Little told reporters at the NBA combine that much of his struggles can be attributed to the hesitancy he developed in his own game through the lack of clarity provided to him by the North Carolina coaching staff.

“The coaching staff didn’t really understand what my role was, especially on offense,” said Little. “So it created a lot of hesitancy, which didn’t allow me to play like myself.”

But Little assured reporters that he’ll look more like the five-star recruit we saw when he was a senior at Orlando Christian Prep.

“Throughout the year I didn’t feel like I played like myself. The guy that people saw in high school is really who I am as a player,” Little said. “And that’s the guy that people will see at the next level.”

Not only does Little expect to be back to his old self, he sees greatness in his future.

“I feel like I am going to come in as, like, a second version of Kawhi Leonard and be that defensive guy,” Little said. “Later on in the years, add [additional] pieces to my game.”

And while a Leonard comparison represents a tall order, Little’s physical tools have fueled discussion about his defensive potential – which has resulted in his climb back up draft boards. Little measured in with a 7-foot-1 wingspan and posted an impressive 38.5-inch vertical jump (second amongst all 2019 participants), a 3.09-second shuttle run (third) and a 3.31-second ¾ court sprint (fourth) – all of which translates perfectly to the NBA.

While his physical prowess will certainly help him gain additional visibility throughout the draft process, Little claims to possess another attribute that everyone else in the draft might not necessarily have, too.

“A lot of guys talk about skill set, everyone’s in the gym working on their skillset.

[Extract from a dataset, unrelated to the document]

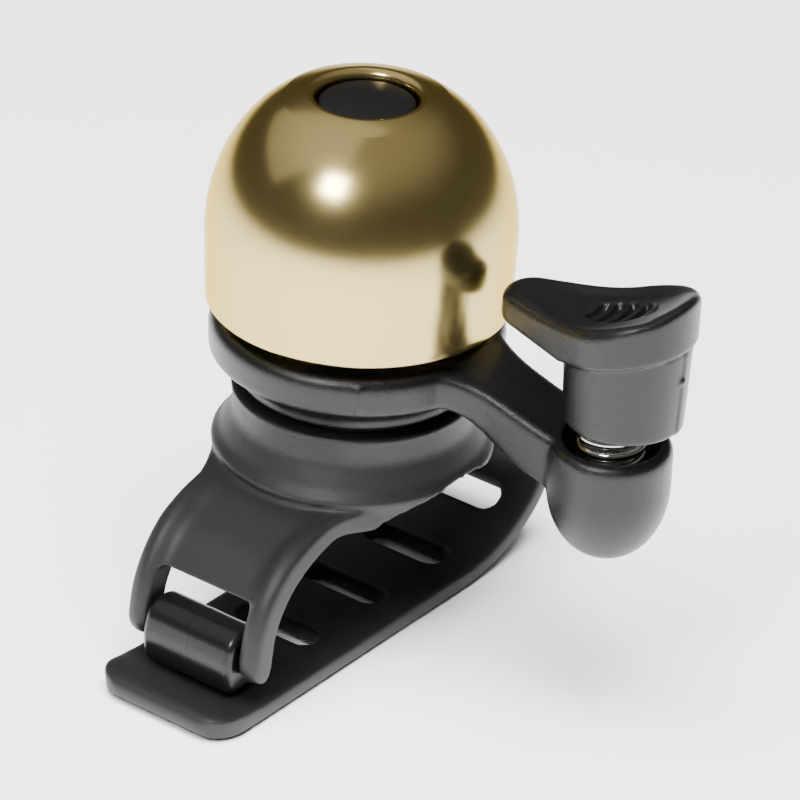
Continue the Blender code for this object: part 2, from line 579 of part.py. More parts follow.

But me being able to bring energy day in and day out is something a lot of guys don’t do.”

To Little’s point, he projects extremely well as an energetic, defensive pest. He is an aggressive and physical defender who has drawn comparisons to guys like Marcus Smart and Gerald Wallace – both of whom are/were known for their high-energy play and dedication on the floor. While his athleticism and potential can open doors, his personality will ensure that teams fall in love with the 19-year old forward. Little came across as extremely likable and candid, which should factor into the overall process, especially when considering that other prospects with less personality project to be more challenging to work with. Moreover, the fact that he was named to the Academic All-ACC team speaks volumes to his discipline and dedication.

Little alluded to the fact that he already sat through interviews with 10 teams as of a week ago, including one with the San Antonio Spurs, which makes the Leonard comparison all the more intriguing.

“Each team has different needs,” Little said. “But they like my [ability] to score the basketball in a variety of ways and my defensive potential to guard multiple positions, they really like that. And my athleticism to be on the court and finish plays.”

If Little is lucky, he’ll be selected by the Spurs with the nineteenth pick. And if that happens, he would be wise to pay close attention to the advice given to him by Coach Gregg Popovich – and not only because he sees similarities between himself and former Popovich-favorite, Leonard. Coach Popovich has a long history of developing lesser known draft picks into borderline stars – Derrick White being the most recent example.

Considering Little’s physical tools, academic achievements and easy-going personality, he has everything one would need to have a long NBA career. Just how successful he ends up being is mostly up to him.